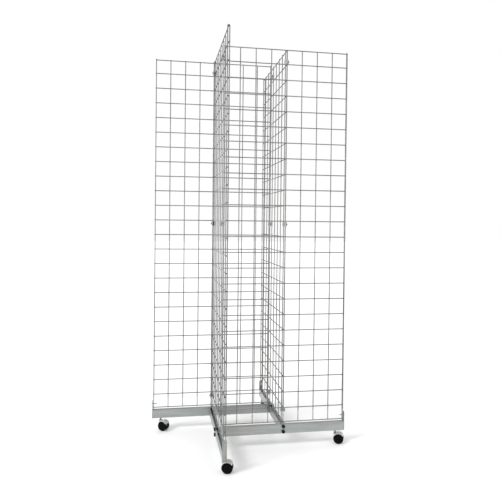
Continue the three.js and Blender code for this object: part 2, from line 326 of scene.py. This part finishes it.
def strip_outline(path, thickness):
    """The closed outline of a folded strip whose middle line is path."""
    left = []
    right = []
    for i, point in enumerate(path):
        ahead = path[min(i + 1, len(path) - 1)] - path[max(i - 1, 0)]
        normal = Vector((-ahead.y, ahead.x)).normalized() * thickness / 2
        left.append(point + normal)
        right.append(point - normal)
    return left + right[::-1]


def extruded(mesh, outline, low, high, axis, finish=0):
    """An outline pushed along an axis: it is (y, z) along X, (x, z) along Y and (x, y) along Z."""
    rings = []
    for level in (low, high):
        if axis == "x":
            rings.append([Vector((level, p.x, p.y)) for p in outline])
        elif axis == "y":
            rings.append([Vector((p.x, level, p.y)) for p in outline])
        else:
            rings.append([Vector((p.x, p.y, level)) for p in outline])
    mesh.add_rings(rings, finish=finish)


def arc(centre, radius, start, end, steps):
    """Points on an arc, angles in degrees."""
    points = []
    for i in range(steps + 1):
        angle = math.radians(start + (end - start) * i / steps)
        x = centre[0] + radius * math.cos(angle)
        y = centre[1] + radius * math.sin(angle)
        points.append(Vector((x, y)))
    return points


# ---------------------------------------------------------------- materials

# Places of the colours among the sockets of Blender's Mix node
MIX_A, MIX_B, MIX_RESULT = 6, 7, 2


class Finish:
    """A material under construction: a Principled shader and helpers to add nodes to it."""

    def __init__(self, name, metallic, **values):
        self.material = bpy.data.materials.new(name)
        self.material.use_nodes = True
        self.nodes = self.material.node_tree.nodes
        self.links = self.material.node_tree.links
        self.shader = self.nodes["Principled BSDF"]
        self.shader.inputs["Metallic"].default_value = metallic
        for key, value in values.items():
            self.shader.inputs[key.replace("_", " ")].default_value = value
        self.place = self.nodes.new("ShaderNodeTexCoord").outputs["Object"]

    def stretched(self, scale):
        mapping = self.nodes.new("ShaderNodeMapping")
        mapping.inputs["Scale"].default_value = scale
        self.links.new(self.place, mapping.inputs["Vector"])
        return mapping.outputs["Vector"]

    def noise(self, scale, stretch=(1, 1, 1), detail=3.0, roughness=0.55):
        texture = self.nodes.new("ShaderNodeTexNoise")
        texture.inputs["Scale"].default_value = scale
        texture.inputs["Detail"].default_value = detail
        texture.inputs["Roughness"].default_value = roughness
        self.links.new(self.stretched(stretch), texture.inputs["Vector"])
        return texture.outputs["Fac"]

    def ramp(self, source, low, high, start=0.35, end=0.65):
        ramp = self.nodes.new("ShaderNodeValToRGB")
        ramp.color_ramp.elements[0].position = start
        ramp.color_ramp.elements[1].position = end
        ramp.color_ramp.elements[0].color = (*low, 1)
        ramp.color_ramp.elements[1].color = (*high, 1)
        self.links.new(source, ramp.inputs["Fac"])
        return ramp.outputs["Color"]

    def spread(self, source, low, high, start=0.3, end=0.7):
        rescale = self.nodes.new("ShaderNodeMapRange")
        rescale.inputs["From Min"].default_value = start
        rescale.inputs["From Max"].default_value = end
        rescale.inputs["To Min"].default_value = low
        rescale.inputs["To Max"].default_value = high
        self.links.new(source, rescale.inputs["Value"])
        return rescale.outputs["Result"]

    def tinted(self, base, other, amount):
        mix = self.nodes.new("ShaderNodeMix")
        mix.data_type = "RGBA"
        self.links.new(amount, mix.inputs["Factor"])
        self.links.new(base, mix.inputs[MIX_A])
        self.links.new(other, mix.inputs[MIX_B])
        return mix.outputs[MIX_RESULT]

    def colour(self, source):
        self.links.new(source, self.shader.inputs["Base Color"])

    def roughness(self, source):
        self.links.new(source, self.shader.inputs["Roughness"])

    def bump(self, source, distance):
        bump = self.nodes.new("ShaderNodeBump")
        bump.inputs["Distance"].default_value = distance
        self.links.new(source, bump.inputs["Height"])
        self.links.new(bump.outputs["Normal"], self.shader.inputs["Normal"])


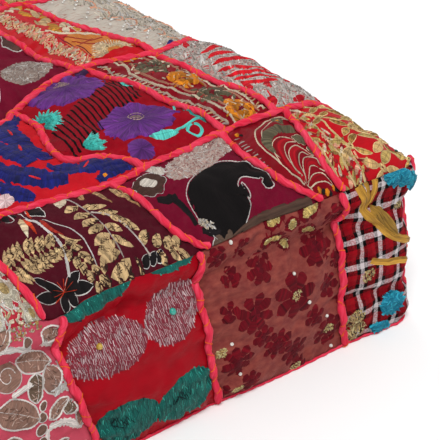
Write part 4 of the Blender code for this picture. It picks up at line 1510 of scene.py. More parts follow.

_EXERCISE PROMPT:_ Restate word for word only the lines running from the beginning of the data to the line holding "mesh.add_rings(rings, finish=finish)", both included.

_THE COMPLETED TASK:_
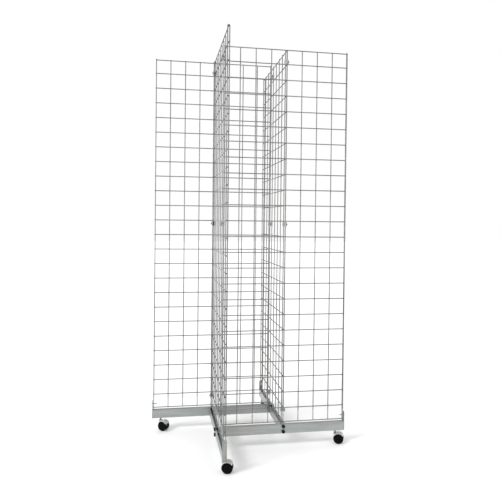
Continue the three.js and Blender code for this object: part 2, from line 326 of scene.py. This part finishes it.
def strip_outline(path, thickness):
    """The closed outline of a folded strip whose middle line is path."""
    left = []
    right = []
    for i, point in enumerate(path):
        ahead = path[min(i + 1, len(path) - 1)] - path[max(i - 1, 0)]
        normal = Vector((-ahead.y, ahead.x)).normalized() * thickness / 2
        left.append(point + normal)
        right.append(point - normal)
    return left + right[::-1]


def extruded(mesh, outline, low, high, axis, finish=0):
    """An outline pushed along an axis: it is (y, z) along X, (x, z) along Y and (x, y) along Z."""
    rings = []
    for level in (low, high):
        if axis == "x":
            rings.append([Vector((level, p.x, p.y)) for p in outline])
        elif axis == "y":
            rings.append([Vector((p.x, level, p.y)) for p in outline])
        else:
            rings.append([Vector((p.x, p.y, level)) for p in outline])
    mesh.add_rings(rings, finish=finish)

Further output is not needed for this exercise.